# Cohoho



## Flowie (Jul 2, 2015)

Not too many cohos, and zero chinook so far. This little girl hit a spinner today though.
Hope everyones getting some time on the water!


----------



## Osmerus (Dec 5, 2012)

Nice little steelhead. Ya we still get a few coho and chinook around here that wander down from Lake Huron. Even seen the occasional Pink Salmon. 

Lots of guys mistake young steelhead for Cohos. Easy way to tell the difference. There are no spots below the lateral line or on the lower section of the tail on a Coho.


----------



## laynhardwood (Dec 27, 2009)

My friends and I usually get at least 1 every fall they don't fight that great once in the river. The chinooks also known as king salmon will have a black mouth and they are greenish bronze and not bright silver. I have never caught a coho in an Erie trib. Last year I caught my first brown trout and that was pretty awesome.


----------



## Flowie (Jul 2, 2015)

I caught it in Indiana..St. Joseph river. We get lots of salmon here.


----------



## laynhardwood (Dec 27, 2009)

That's a nice one


----------



## eyecatchum2 (Mar 30, 2010)

I caught a big Chinook in the Grand probably 10 years ago, also several browns over the years.


----------



## laynhardwood (Dec 27, 2009)

My biggest chinook I have caught was in the V it was only 31" nothing spectacular.
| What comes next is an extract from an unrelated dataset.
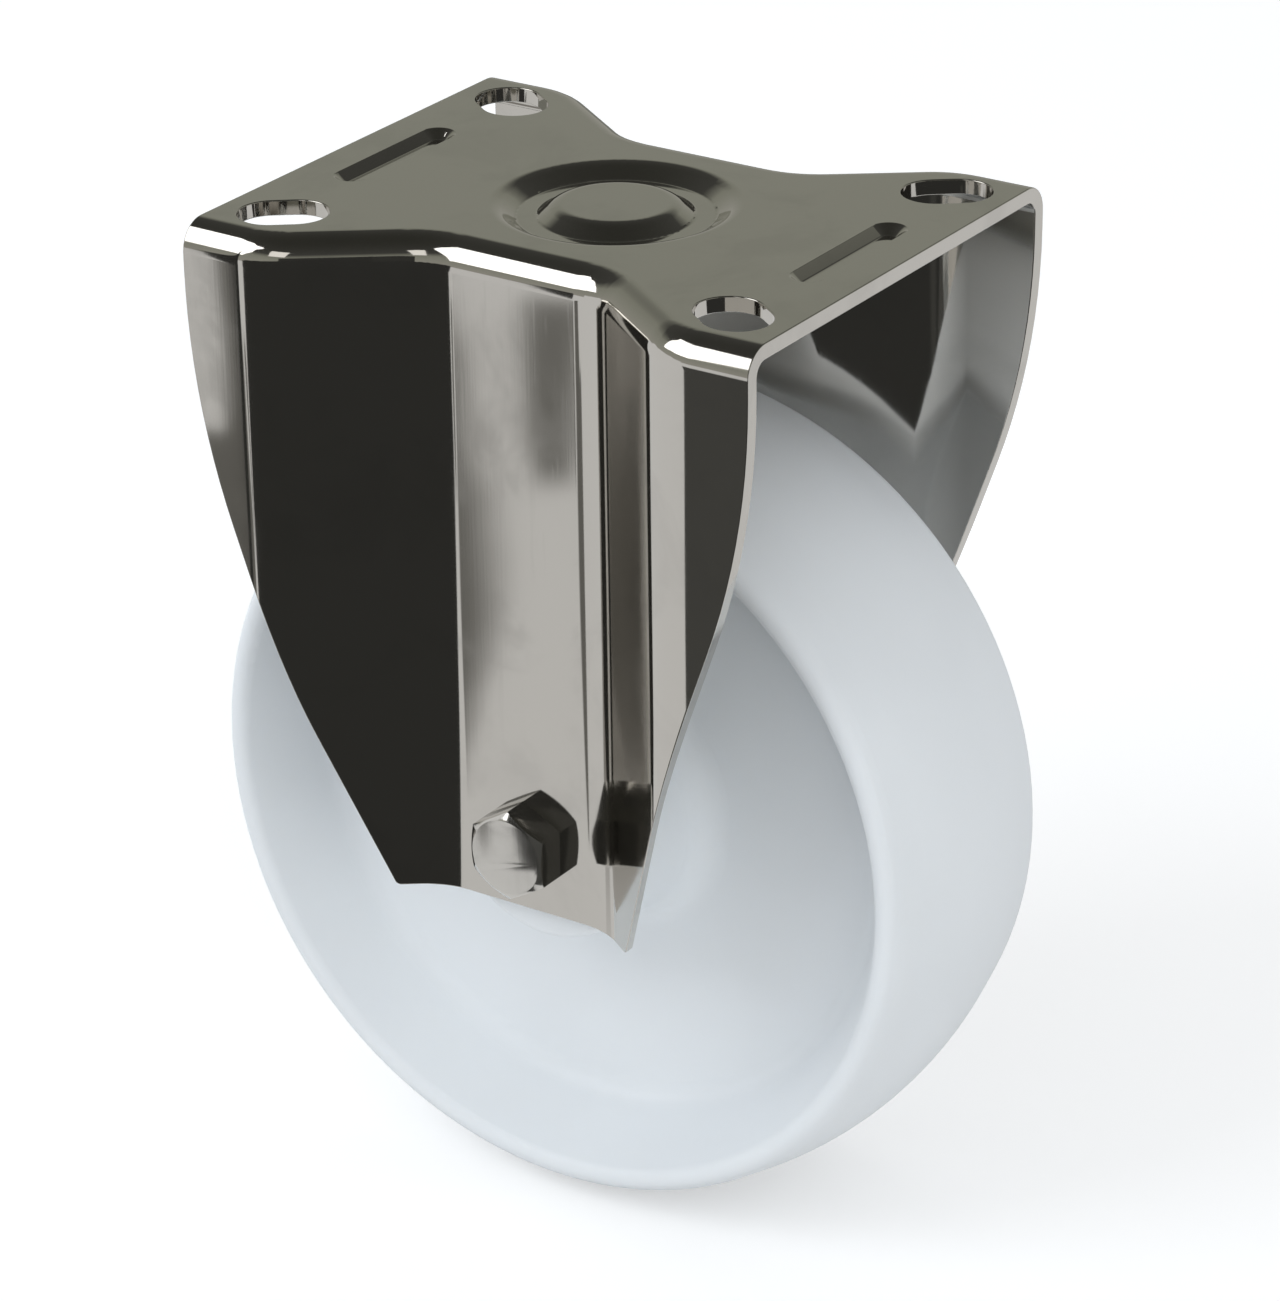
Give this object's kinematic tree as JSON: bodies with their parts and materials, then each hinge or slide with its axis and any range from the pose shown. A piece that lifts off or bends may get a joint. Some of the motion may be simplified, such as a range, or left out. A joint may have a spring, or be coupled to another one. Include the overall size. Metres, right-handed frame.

It hit hard jumped once and pretty much gave up


----------



## Flowie (Jul 2, 2015)

That one took 180 yrd of line in about seconds.
Theyre no good to eat...but the eggs are nice for fishing and they are fun to catch.


----------



## grant778 (Nov 22, 2014)

Flowie said:


> That one took 180 yrd of line in about seconds.
> Theyre no good to eat...but the eggs are nice for fishing and they are fun to catch.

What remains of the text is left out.